Do not paraphrase an informal-channel claim as if it were a formal-channel record. If an architectural rule operates on every CL but no docs/ page or blink-dev thread names it, state that the rule is operative but the formal record is incomplete, then request human verification before generating code that depends on the rule.

When citing a Chromium decision in code comments, CL descriptions, or written rationale, prefer a formal-channel URL: a blink-dev thread ID, crbug issue number, Gerrit change number, pinned docs/ commit SHA, or chromestatus.com entry. Do not cite a Slack permalink, go/ short-link, or quoted hallway claim as the authority for code behavior.

Sources

The intellectual lineage of the channel-split phenomenon belongs to the organizational-communication literature. Wanda Orlikowski’s 1992 paper Learning from Notes: Organizational Issues in Groupware Implementation names how a communication tool shapes what an organization can retain and share. The Chromium-specific evidence is distributed across the public formal channels themselves: the blink-dev archive, Gerrit’s public change history, the docs/ directory, Chrome Platform Status, and the bug tracker.

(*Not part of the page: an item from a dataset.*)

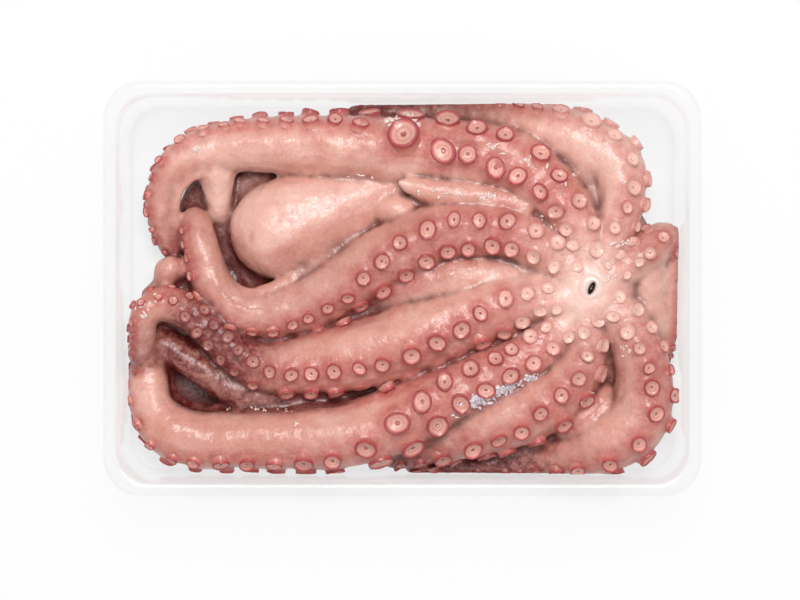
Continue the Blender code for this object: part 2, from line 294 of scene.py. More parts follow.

The project’s own Slack guidance says official information belongs on public mailing lists and in public bugs, while the Blink API-owner documentation says LGTMs are given by email to blink-dev and questions should be asked there so everyone can see them. Those rules are evidence that the split is structural. The informal half is harder to cite by definition, but it is visible in reviewer comments that point to Slack, in post-incident reports that mention internal artifacts, and in the access gap between Google contributors and external contributors.